Measures Total U.S. Leaf Area

This composite image over the continental United States was produced with data acquired by the Moderate-resolution Imaging Spectroradiometer (MODIS) during the period March 24 - April 8, 2000. The image is a map of the density of the plant canopy covering the ground. It is the first in a series of images over the continental U.S. produced by the MODIS Land Discipline Group (refer to this site June 2 & 5 for the next two images in the series). The image is a MODIS data product called Leaf Area Index, which is produced by radiometrically measuring the visible and near infrared energy reflected by vegetation. The Leaf Area Index provides information on the structure of plant canopy, showing how much surface area is covered by green foliage relative to total land surface area. In this image, dark green pixels indicate areas where more than 80 percent of the land surface is covered by green vegetation, light green pixels show where leaves cover about 10 to 50 percent of the land surface, and brown pixels show virtually no leaf coverage. The more leaf area a plant has, the more sunlight it can absorb for photosynthesis.
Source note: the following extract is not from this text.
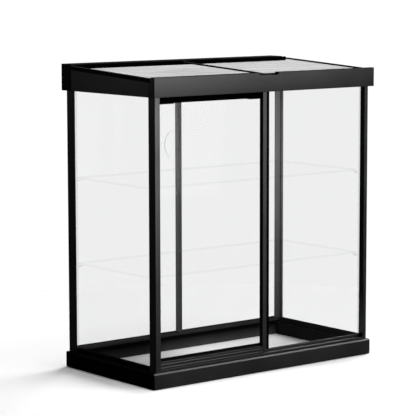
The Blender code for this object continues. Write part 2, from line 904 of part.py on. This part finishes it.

Leaf Area Index is one of a new suite of measurements that scientists use to understand how the Earths land surfaces are changing over time. Their goal is to use these measurements to refine computer models well enough to simulate how the land biosphere influences the natural cycles of water, carbon, and energy throughout the Earth system. This image is the first of its kind from the MODIS instrument, which launched in December 1999 aboard the Terra spacecraft. MODIS began acquiring scientific data on February 24, 2000, when it first opened its aperture door. The MODIS instrument and Terra spacecraft are both managed by NASAs Goddard Space Flight Center, Greenbelt, MD.